- _WHAT YOU SHOULD DO_
Every line that holds the string "bodies" is to be identified and copied.

- _DATA EXCERPT_

════════════════════

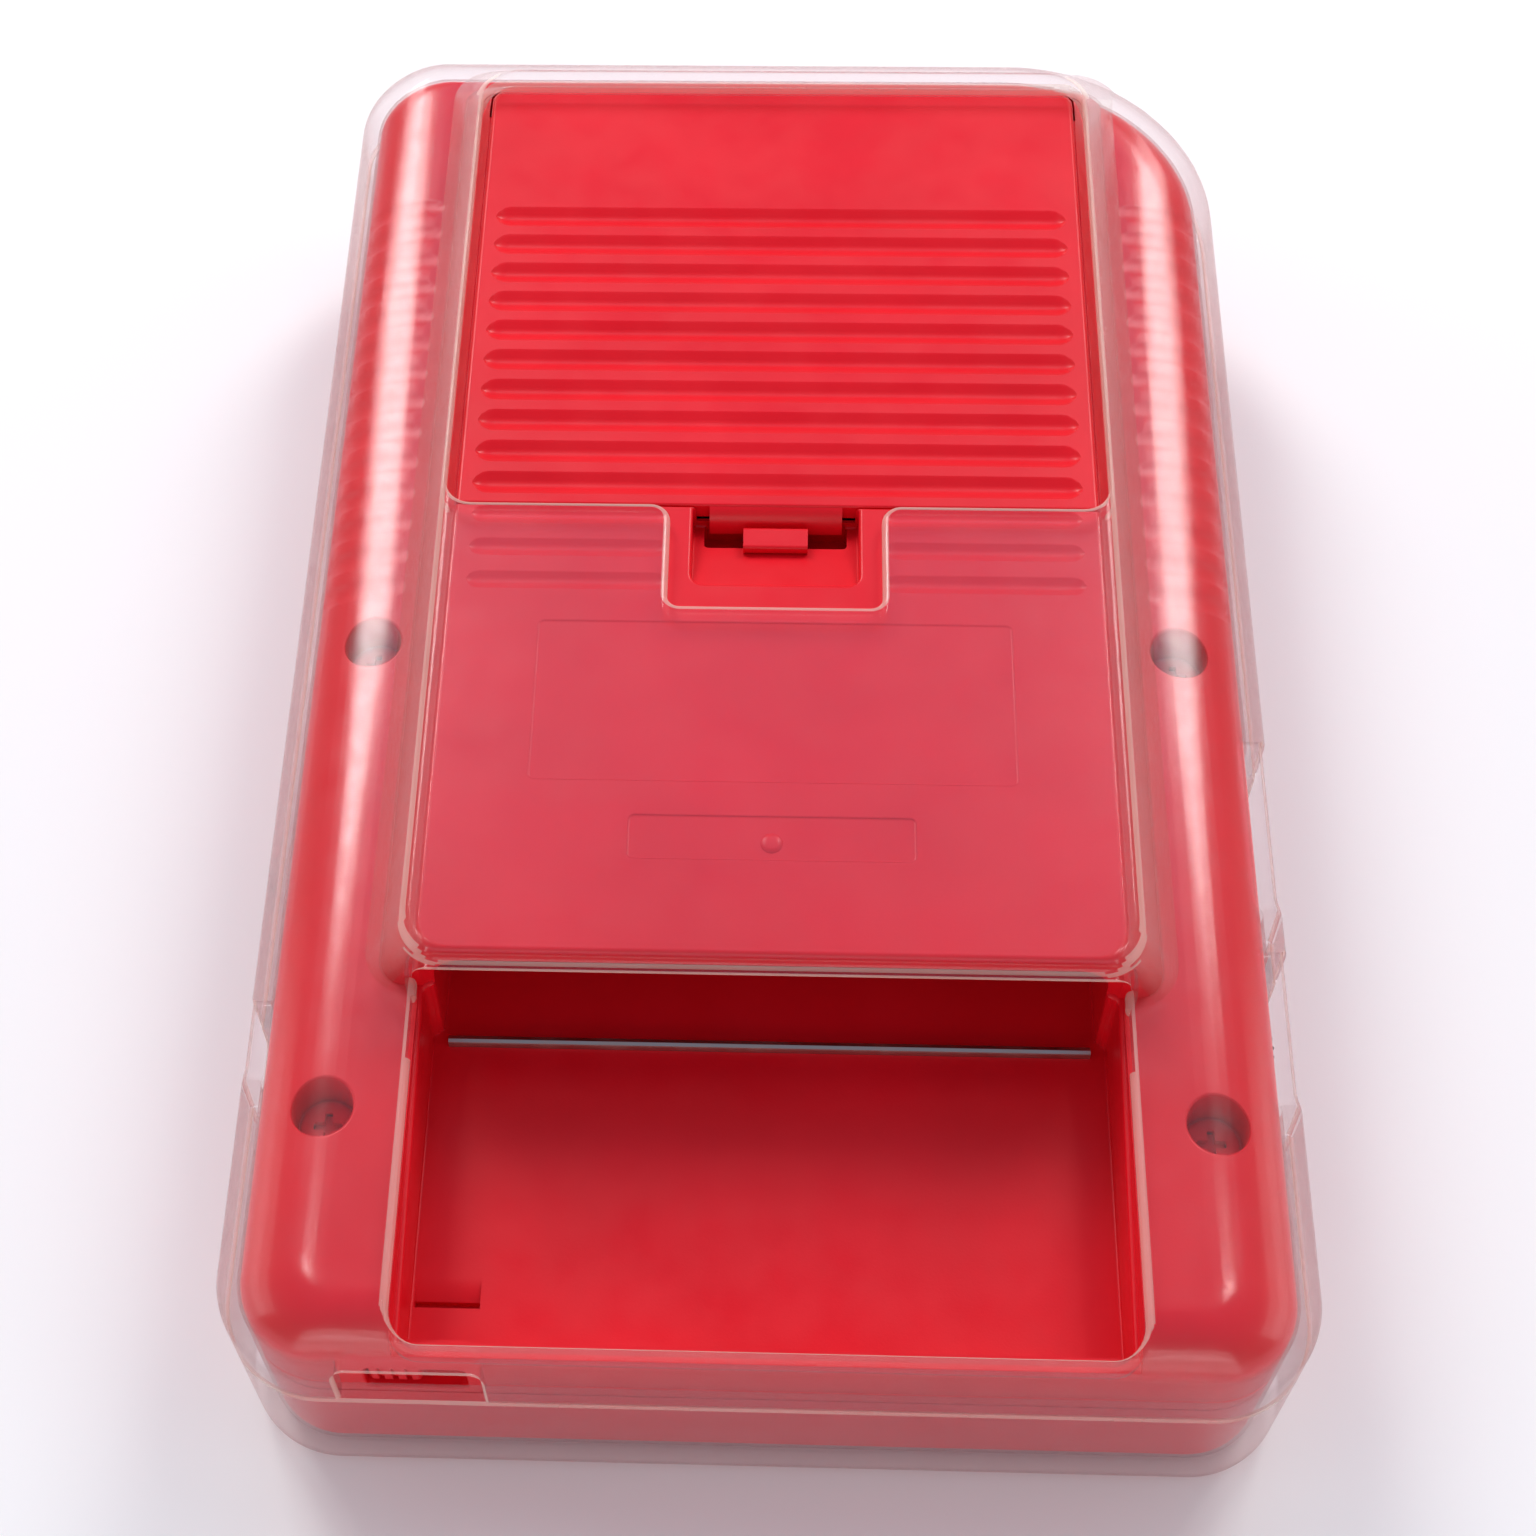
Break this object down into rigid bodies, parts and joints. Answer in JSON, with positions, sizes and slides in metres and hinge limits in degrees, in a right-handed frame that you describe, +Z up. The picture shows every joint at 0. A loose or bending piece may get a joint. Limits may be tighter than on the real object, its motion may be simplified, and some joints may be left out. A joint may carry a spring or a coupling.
{
  "type": "handheld game console in a clear protective case",
  "caption": "Portable game console lying screen down in a clear two-piece protective case, with battery door, cartridge slot, wheels and buttons.",
  "frame": {"origin": "centre of the footprint, on the surface that the case lies on", "axes": "+Z up out of the console's back, +Y from the cartridge end to the battery end, +X to the right with the cartridge end nearest"},
  "size_m": [0.094, 0.152, 0.036],
  "materials": {
    "clear_case": "polished clear polycarbonate",
    "red_shell": "fine textured red ABS",
    "dark_plastic": "satin",
    "button_plastic": "semi gloss",
    "rubber_grey": "silicone rubber",
    "lens": "printed acrylic",
    "lcd": "display glass",
    "board": "solder mask on glass fibre",
    "metal": "nickel-plated steel",
    "cell_wrap": "printed sleeve",
    "cable": "polyimide film"
  },
  "bodies": {
    "console": {"case_front": "clear_case", "shell_front": "red_shell", "shell_back": "red_shell", "battery_light": "red_shell", "cartridge_connector": "dark_plastic", "processor_chip": "dark_plastic", "memory_chip": "dark_plastic", "amplifier_chip": "dark_plastic", "capacitor": "dark_plastic", "link_port": "dark_plastic", "dc_jack": "dark_plastic", "headphone_jack": "dark_plastic", "speaker": "dark_plastic", "dpad_membrane": "rubber_grey", "action_button_membrane": "rubber_grey", "menu_button_membrane": "rubber_grey", "screen_lens": "lens", "lcd_panel": "lcd", "front_circuit_board": "board", "main_circuit_board": "board", "cartridge_shield": "metal", "volume_control": "metal", "contrast_control": "metal", "contact_near_left": "metal", "contact_near_middle": "metal", "contact_near_right": "metal", "contact_far_left": "metal", "contact_far_right": "metal", "shell_screw_1": "metal", "shell_screw_2": "metal", "shell_screw_3": "metal", "shell_screw_4": "metal", "shell_screw_5": "metal", "shell_screw_6": "metal", "battery_cell_1": "cell_wrap", "battery_cell_2": "cell_wrap", "battery_cell_3": "cell_wrap", "battery_cell_4": "cell_wrap", "ribbon_cable": "cable"},
    "case_back": {"case_back": "clear_case"},
    "battery_door": {"battery_door": "red_shell"},
    "door_latch": {"door_latch": "red_shell"},
    "power_switch": {"power_switch": "red_shell"},
    "volume_wheel": {"volume_wheel": "dark_plastic"},
    "contrast_wheel": {"contrast_wheel": "dark_plastic"},
    "dpad_pivot": {"dpad_pivot": "rubber_grey"},
    "dpad": {"dpad": "button_plastic"},
    "button_a": {"button_a": "button_plastic"},
    "button_b": {"button_b": "button_plastic"},
    "menu_button_left": {"menu_button_left": "rubber_grey"},
    "menu_button_right": {"menu_button_right": "rubber_grey"}
  },
  "joints": [
    {"name": "case_back_lift", "type": "slide", "parent": "console", "child": "case_back", "axis": [0, 0, 1], "range_m": [0, 0.045]},
    {"name": "door_swing", "type": "hinge", "parent": "console", "child": "battery_door", "pos_m": [0, 0.0616, 0.0334], "axis": [-1, 0, 0], "range_deg": [0, 75]},
    {"name": "latch_flex", "type": "hinge", "parent": "battery_door", "child": "door_latch", "pos_m": [0, 0.0085, 0.0297], "axis": [-1, 0, 0], "range_deg": [0, 5], "stiffness_Nm_per_rad": 0.5},
    {"name": "power_slide", "type": "slide", "parent": "console", "child": "power_switch", "axis": [1, 0, 0], "range_m": [0, 0.0036]},
    {"name": "volume_turn", "type": "hinge", "parent": "console", "child": "volume_wheel", "pos_m": [0.0397, -0.0415, 0.0182], "axis": [0, 0, 1], "range_deg": [-135, 135]},
    {"name": "contrast_turn", "type": "hinge", "parent": "console", "child": "contrast_wheel", "pos_m": [-0.0407, -0.0442, 0.0182], "axis": [0, 0, 1], "range_deg": [-135, 135]},
    {"name": "dpad_tilt_x", "type": "hinge", "parent": "console", "child": "dpad_pivot", "pos_m": [-0.0255, 0.022, 0.0052], "axis": [1, 0, 0], "range_deg": [-3.5, 3.5], "stiffness_Nm_per_rad": 0.15},
    {"name": "dpad_tilt_y", "type": "hinge", "parent": "dpad_pivot", "child": "dpad", "pos_m": [-0.0255, 0.022, 0.0052], "axis": [0, 1, 0], "range_deg": [-3.5, 3.5], "stiffness_Nm_per_rad": 0.15},
    {"name": "button_a_press", "type": "slide", "parent": "console", "child": "button_a", "axis": [0, 0, 1], "range_m": [0, 0.0012], "stiffness_N_per_m": 900},
    {"name": "button_b_press", "type": "slide", "parent": "console", "child": "button_b", "axis": [0, 0, 1], "range_m": [0, 0.0012], "stiffness_N_per_m": 900},
    {"name": "menu_left_press", "type": "slide", "parent": "console", "child": "menu_button_left", "axis": [0, 0, 1], "range_m": [0, 0.001], "stiffness_N_per_m": 900},
    {"name": "menu_right_press", "type": "slide", "parent": "console", "child": "menu_button_right", "axis": [0, 0, 1], "range_m": [0, 0.001], "stiffness_N_per_m": 900}
  ]
}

════════════════════

- _SOLUTION FOR THIS TASK_
Break this object down into rigid bodies, parts and joints. Answer in JSON, with positions, sizes and slides in metres and hinge limits in degrees, in a right-handed frame that you describe, +Z up. The picture shows every joint at 0. A loose or bending piece may get a joint. Limits may be tighter than on the real object, its motion may be simplified, and some joints may be left out. A joint may carry a spring or a coupling.
  "bodies": {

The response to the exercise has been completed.